The subjective side of God’s self-communication occurs in the viewer’s cinematic experience. This is because God not only permeates the world the director photographs but also the viewer’s depths when the viewer responds to what has been photographed. We have already seen that in our unconscious depths, we are not one person but many -- that, indeed, in microcosm, the whole human family dwells there; that in each of us there is a gangster and a saint, a man and a woman, a child and an old person; that everyone we have ever loved has taken up residence there. This is not to say that we are schizophrenic or suffer from multiple personality syndrome, but it is to say that the whole world lives within each of us.

The New Testament tells us God is present whenever human beings respect each other, listen to and share with one another; when, in short, they love and form authentic community with each other. “He who abides in love, abides in God and God in Him,” St. John tells us. And Jesus promises to be present whenever two or three are gathered together in his name. This is true in external society. But it is also true within each of us.

The Kingdom of God is between us. But it is also within us, present in the microcosm as well as the macrocosm, in intrapersonal relationships as well as in interpersonal ones. Whenever the various persons within each of us recognize and affirm each other; whenever honest dialogue takes place between them; whenever, in short, there is real love between them, God is present. God surfaces from the abyss. God is the source of the electricity that sings between our inner persons.

People in the unconscious

A profoundly moving film can launch this process by causing the various people who live in the viewer’s unconscious to surface into consciousness, identify with the characters on the screen and interact with one another as they do. When they do, a film can stimulate intrapsychic dialogue, facilitate intrapsychic reconciliation and foster intrapsychic community. In its turn, this can occasion a surfacing of God within us, whether we use God’s name or not.
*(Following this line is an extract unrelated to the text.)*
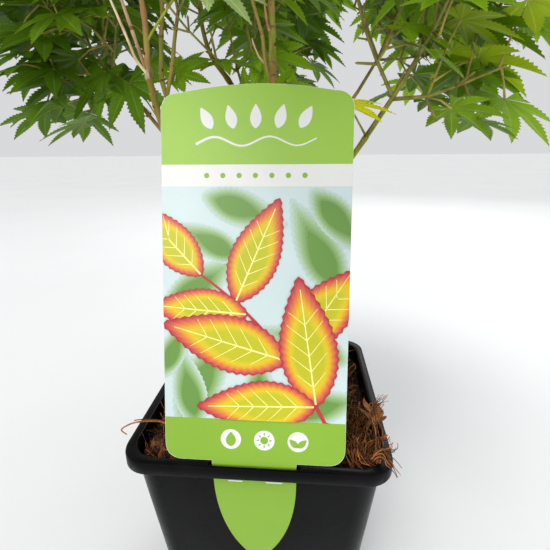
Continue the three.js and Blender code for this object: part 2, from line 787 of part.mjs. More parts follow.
const limbsByName = new Map();
for (const entry of LIMBS) limbsByName.set(entry.name, new Limb(entry, limbsByName));
const limbs = [...limbsByName.values()];
for (const limb of limbs) {
  const isTrunk = limb.name === "trunk";
  add(limb.name, isTrunk ? makeTrunk(limb, limbs) : limb.tube(limb.start(), 1, BOUGH_SIDES), limb.bark);
}

MASSES.forEach((mass, index) => {
  const spray = new Spray(mass, index, MASSES, limbs);
  add(mass.name, geometryOf(spray.solid()), mass.look ?? "leaf");
});

export default plant;
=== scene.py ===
# Looks of a young japanese maple in a square nursery pot: a fibrous potting mix, a folded
# plant label with a plain print, boughs with nodes and buds, and serrated palmate leaves.
# Lengths are in millimetres until a mesh is made, in metres for lights, floor and bumps.

import math

import bpy
import numpy as np
from mathutils import Matrix, Vector, noise


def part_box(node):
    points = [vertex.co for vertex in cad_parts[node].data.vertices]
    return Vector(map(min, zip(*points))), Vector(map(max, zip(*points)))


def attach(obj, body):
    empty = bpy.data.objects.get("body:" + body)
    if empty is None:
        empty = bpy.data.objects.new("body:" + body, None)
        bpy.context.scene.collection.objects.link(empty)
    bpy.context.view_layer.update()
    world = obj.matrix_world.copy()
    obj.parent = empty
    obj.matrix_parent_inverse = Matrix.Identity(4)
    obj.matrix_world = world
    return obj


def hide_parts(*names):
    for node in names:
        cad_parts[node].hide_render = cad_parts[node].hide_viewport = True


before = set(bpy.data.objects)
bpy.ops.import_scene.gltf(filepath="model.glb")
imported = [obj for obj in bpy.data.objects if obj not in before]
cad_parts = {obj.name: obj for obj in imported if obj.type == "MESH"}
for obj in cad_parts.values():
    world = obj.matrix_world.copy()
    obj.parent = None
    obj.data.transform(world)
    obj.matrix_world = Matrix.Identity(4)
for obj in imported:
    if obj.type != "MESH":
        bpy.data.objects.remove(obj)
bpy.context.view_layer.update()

MM = 0.001

# Pot
POT_HEIGHT = 110
RIM_WIDTH = 110
BASE_WIDTH = 83
WALL = 1.1
SKIRT_DEPTH = 5.4
SKIRT_WALL = 1
SKIRT_GAP = 2
LEDGE = 1.2
CORNER_SHARE = 0.105
CORNER_STEPS = 10
HOLE_RADIUS = 4
HOLE_GRID = (-28, 0, 28)
HOLE_SIDES = 24
CRISP_ANGLE = math.radians(40)  # edges over this angle are shaded crisp

# Potting mix
MIX_TOP = 105
MIX_HALF = 49.3
MIX_MOUND = 0.6
MIX_EDGE_DROP = 2.5
MIX_ROUGHNESS = ((1.1, 9), (0.7, 3.5))  # height and width of its coarse and fine unevenness
MIX_CELLS = 130
MIX_SEED = 12
CHIPS = 1500
CHIP_ODDS = (0.4, 0.3, 0.14, 0.16)  # of each colour of chip
FIBRES = 620
TUFT_FIBRES = 260  # at each front corner
# The wall fibres all take the darkest fibre colour: painted shade for the dark strip between the
# label and the right wall, further back
WALL_FIBRES = 120  # along the right wall
FIBRE_STEPS = 9
STRANDS_PER_ROUTE = 9
STRAND_POINTS = 34
CURL_POINTS = 50
CURL_BRANCH_POINTS = 34  # how far the thinner strand beside the curl goes with it
DRY_LEAF_LENGTH = 11

# Label
LABEL_WIDTH = 70
LABEL_HEIGHT = 143
LABEL_FOOT = 1.5
LABEL_ARCH = 2.7
LABEL_CORNER = 7
LABEL_SHOULDER = 7
LABEL_THICKNESS = 0.6
LABEL_LEAN = math.radians(13)
LABEL_FOLD_Y = -52.7
NECK_WIDTH = 33
TONGUE_REACH = 57.5
TONGUE_STRAIGHT = 10
SLOT_SPARE = 1.5
TONGUE_SLITS = ((-10.6, -4.9), (4.5, 11))  # left and right ends
SLIT_HEIGHTS = (-9.1, -8.4)
PANEL = (18.5, 106.9)  # the picture's lowest and highest edge on the label
BAND = (106.9, 114.8)
PRINT_LAYER = 0.018  # each colour of the print lies this much over the last
LEAST_PRINT_AREA = 0.002  # twice the area of the smallest face of the print
PRINT_INSET = 0.1
WAVE_HEIGHT = 123
SIGN_PLACES = (-9, 4, 17)
SIGN_HEIGHT = 10.5
SIGN_RADIUS = 4
DISC_SIDES = 32

# Leaves of the label's picture: green ones by foot, turn from upright and length, yellow ones
# by the point of the stem that they grow from, turn and length
PICTURE_STEM = ((30, 12), (12, 52), (-20, 74))
GREEN_LEAVES = (
    (-30, 16, 0.5, 44), (-36, 58, 0.9, 38), (33, 66, -0.5, 42), (36, 42, -1.2, 36),
    (-4, 80, -1.1, 30), (10, 20, 1.3, 34), (-22, 14, -0.2, 34), (20, 106, 2.4, 34),
    (0, 16, 0.1, 30), (-36, 34, 0.4, 26), (-20, 104, 1.9, 34),
)
YELLOW_LEAVES = (
    (24, -0.75, 36), (19, 0.4, 42), (17, -1.5, 38), (11, 0.75, 46),
    (10, -1.3, 50), (4, -0.15, 50), (4, -1.6, 46),
)

# Inks of a leaf on the label's picture, from its margin to its middle
WARM_INKS = ((0.36, 0.025, 0.035), (0.52, 0.085, 0.07), (0.6, 0.18, 0.04), (0.62, 0.33, 0.02),
             (0.61, 0.45, 0.014), (0.53, 0.46, 0.014), (0.44, 0.43, 0.014))
WARM_STEPS = 15
COOL_INKS = ((0.43, 0.54, 0.5), (0.26, 0.4, 0.18), (0.12, 0.25, 0.05))
COOL_STEPS = 8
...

“One True Thing,” starring Meryl Streep, is a good example of a film that can produce this kind of horizontal intrapsychic experience. We can find ourselves in each of the four main characters in its dysfunctional family. As they struggle to come together in the face of the mother’s terminal cancer, we hope the corresponding people in ourselves will be able to do the same.

The cinematic experience has a vertical as well as a horizontal dimension. Any time a film moves us profoundly, causing us to go deep into ourselves, it is helping us approach the God who is the Ground of our being.

By activating the feminine archetype within us, Ingmar Bergman’s “Virgin Spring” is a good example of a film that does this. So does Richard Attenborough’s “Gandhi,” but for a different reason. It activates the heroic archetype within us. So, too, does “A Man for All Seasons,” “Schindler’s List,” and, I like to think, “Romero” and “Entertaining Angels: The Dorothy Day Story.”

Films of this type can occasion a surfacing of God within us. They can set the stage for a meeting with God. They can be an experience of God.

I make movies to elicit these kinds of experiences in my viewers. I want to give them some insight into what it means to be human. I want to help the many persons inside them come together and form a genuine community. I want to help them grow and develop and become the integrated, fulfilled human beings God made them to be.

Most important of all, I want to help them experience the loving presence of God in themselves and in the people around them, a presence that propels them to the full flowering of their humanity. This is the gift I want to leave with my viewers.

This is why I make movies.

Paulist Fr. Ellwood Keiser is head of Paulist Productions in Pacific Palisades, Calif., and was the producer of “Romero” and “Entertaining Angels: The Dorothy Day Story.”